4. Return to the child ORDER record by moving back down the link ascended in Step 3.
5. Find the SALESMAN that sold the product (got the customer to place the order) by moving up to the parent of the Salesman Order Set.
6. Return to the child ORDER record by moving back down the link ascended in Step 5.
7. Move sideways to the next ORDER (child) record in the Product Order Set. If there is another child record, continue at Step 2.

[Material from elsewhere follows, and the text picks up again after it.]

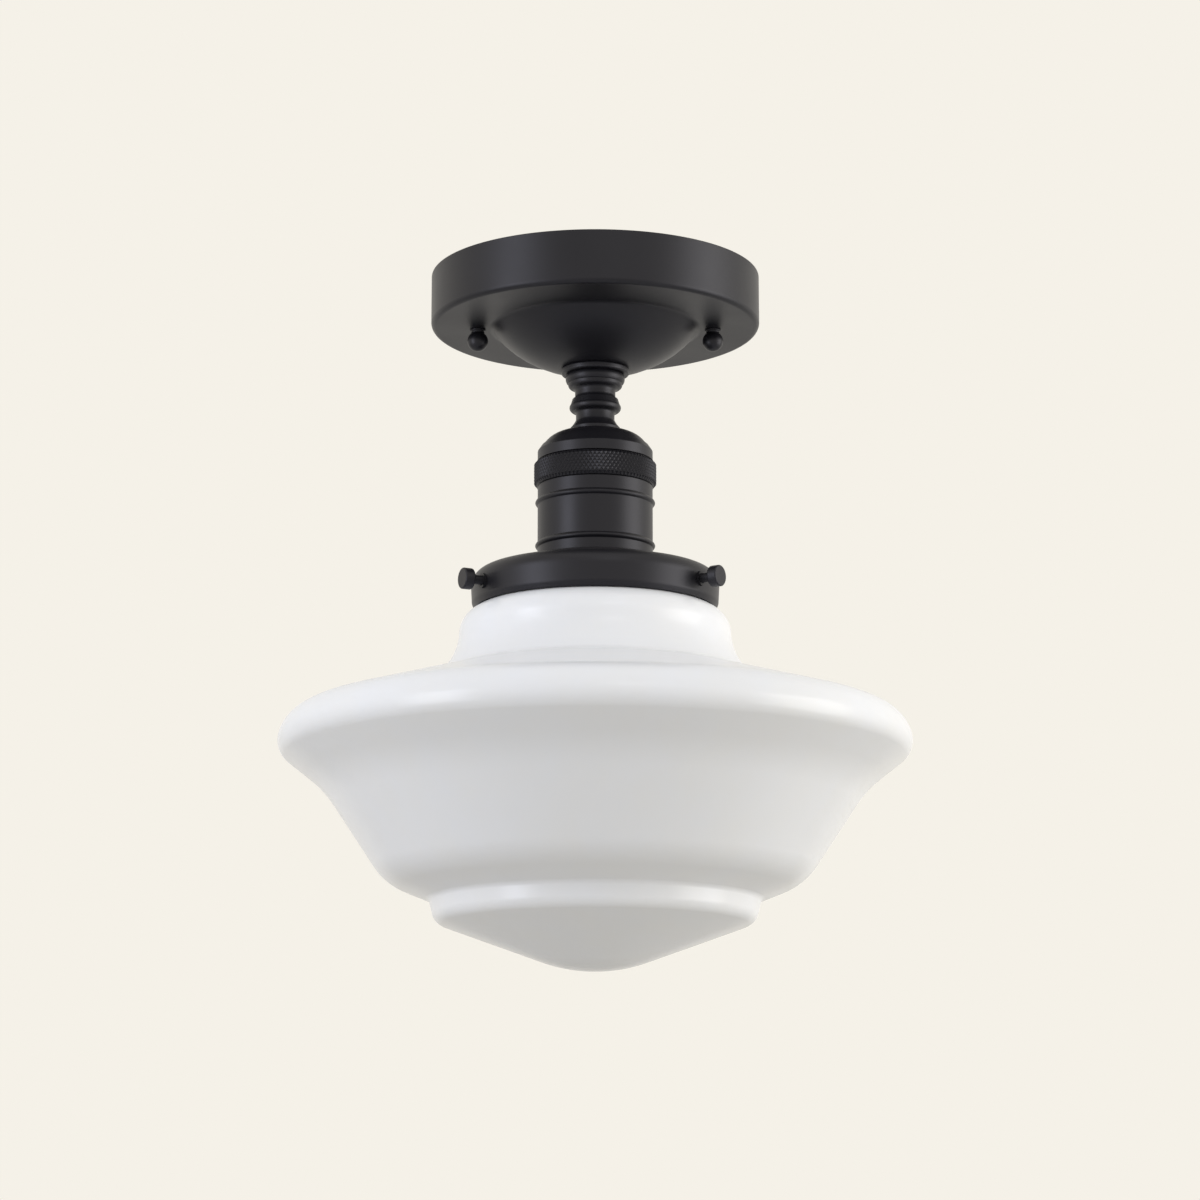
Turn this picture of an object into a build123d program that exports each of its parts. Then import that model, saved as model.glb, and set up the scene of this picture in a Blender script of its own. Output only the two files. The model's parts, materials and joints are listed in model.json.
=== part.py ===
from build123d import *
import os
from math import atan2, cos, pi, radians, sin, tan

os.makedirs("parts", exist_ok=True)

# A semi flush ceiling light: a steel canopy and turned stem carry a lamp socket,
# and a three-screw fitter under it holds an opal glass shade by its lip.
# The ceiling plane is z = 0, the light hangs along -Z, and all sizes are in mm.

# ---------------------------------------------------------------- fits
thread_gap = 0.05        # round a screw in its own thread, per side
slip_gap = 0.15          # round a rod or spigot that slides in, per side
travel_gap = 0.30        # between pieces that move past each other

# ---------------------------------------------------------------- ceiling bracket
stud_spacing = 88.9      # 3-1/2 in, the two studs that carry the canopy
box_screw_near = 69.85   # 2-3/4 in, box screws of a small ceiling box
box_screw_far = 88.9     # 3-1/2 in, box screws of a 4 in ceiling box
box_screw_slot = 4.6     # slot width for a No. 8 box screw
bracket_thickness = 2.4
bracket_arm_width = 18.0
bracket_arm_margin = 7.0   # metal past the outermost hole centre
bracket_wire_hole = 24.0
bracket_web = 7.0        # metal left round the wire hole
ground_screw_reach = 25.0  # axis to ground screw
ground_shank = 4.8
ground_head = 8.6
ground_head_height = 2.6
driver_slot_width = 1.1
driver_slot_depth = 1.0

stud_diameter = 4.17     # No. 8 thread
stud_nut_flats = 8.7
stud_nut_height = 3.2

# ---------------------------------------------------------------- canopy
canopy_radius = 62.0
canopy_height = 20.1     # ceiling to flat underside
canopy_wall = 1.2
canopy_edge = 2.0        # outer edge radius
dome_knob_room = 5.45    # axis of a knob to the foot of the raised dome
dome_drop = 15.4
dome_foot_slope = 49.7   # degrees from level, where the dome leaves the underside
dome_foot_blend = 3.0
stud_hole = 4.9

collar_radius = 12.8     # loose ring between canopy and stem
collar_height = 2.4
collar_edge = 0.8

# ---------------------------------------------------------------- canopy knobs
knob_ball = 7.8
knob_collar = 6.0
knob_collar_height = 1.1
knob_thread_spare = 0.4  # past the end of the stud
stud_reach = 5.0         # how far a stud stands out of the canopy

# ---------------------------------------------------------------- threaded tube and its nuts
tube_diameter = 9.7      # 1/8 IP lamp thread
tube_bore = 6.4
tube_nut_flats = 14.3
tube_nut_height = 3.4
lock_washer_radius = 8.6
lock_washer_height = 1.0
tube_spare = 2.0         # thread left past the upper nut

# ---------------------------------------------------------------- turned stem, top to bottom
bead_radius = 11.15      # big upper bead
bead_height = 3.4
bead_lip_radius = 10.5   # bead at its top and bottom edges
ovolo_radius = 10.2      # quarter round below the bead
ovolo_height = 3.1
ovolo_land = 0.5         # straight rim above the quarter round
waist_radius = 7.6
waist_height = 1.6
cove_radius = 8.4        # cove opening out below the waist
cove_height = 1.4
ring_step = 0.2
swell_radius = 9.75      # second bead
swell_rise = 3.3         # from the cove to its widest place
swell_fall = 2.5
shaft_radius = 7.26
shaft_height = 3.0
foot_radius = 9.5
foot_flare = 2.6
foot_flare_slope = 65.0  # degrees from level, where the flare leaves the shaft
foot_height = 1.8

# ---------------------------------------------------------------- socket cap, knurled ring and sleeve
cap_flat_radius = 10.8   # level seat under the stem
cap_arc_spare = 1.4      # how far the dome's arc is from a full quarter round
cap_shoulder_width = 1.9   # the dome's edge to the straight band
cap_step = 0.45
cap_chamfer = 2.1        # sloped shoulder below the step
cap_height = 10.95
cap_wall = 1.0
knurl_proud = 1.4
knurl_height = 10.0
knurl_chamfer = 0.8
sleeve_inset = 0.05      # inside the line of the cap's band
sleeve_length = 27.9     # knurled ring to fitter
sleeve_wall = 1.2
spigot_depth = 3.0       # sleeve inside the cap
sleeve_bead_height = 2.0
sleeve_bead_proud = 0.9
upper_bead_drop = 6.05   # sleeve shoulder to centre of the upper bead
lower_bead_drop = 22.45
sleeve_tail = 5.2        # threaded end below the fitter's top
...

The main advantages of the hierarchical database are:

• Performance. Although the network database model is more complex than the hierarchical database model (with several additional pointers in each record), its overall performance is comparable to that of its predecessor. While the DBMS has to spend more time maintaining record pointers in the network model, it spends less time inserting and removing records due to the elimination of redundant tables.
• Ability to represent complex relationships. By allowing more than one parent/child link in each record, the network database model lets you extract data based on multiple relationships using a single table. While we explored using the network database to get a list of all customers that purchased a product and all salesmen that sold the product, you could also get a list of the orders placed by one or all of the customers and a list of sales made by one salesman or the entire sales force using the same network database structure and the same set of tables.

Unfortunately, the network database model, like its hierarchical rival, has the disadvantage of being inflexible. If you want to add a field to a table, the DBMS must create a new table for the larger records. Like the hierarchical model (and, again, unlike an SQL relational database), the network model has no ALTER TABLE command. Moreover, rebuilding a table to accommodate a change in a record's attributes or adding a new table to represent another relationship requires that a majority of the network database's record links be recalculated and updated-this translates into the database being inaccessible for extended periods of time to make even a minor change to a single table's fields.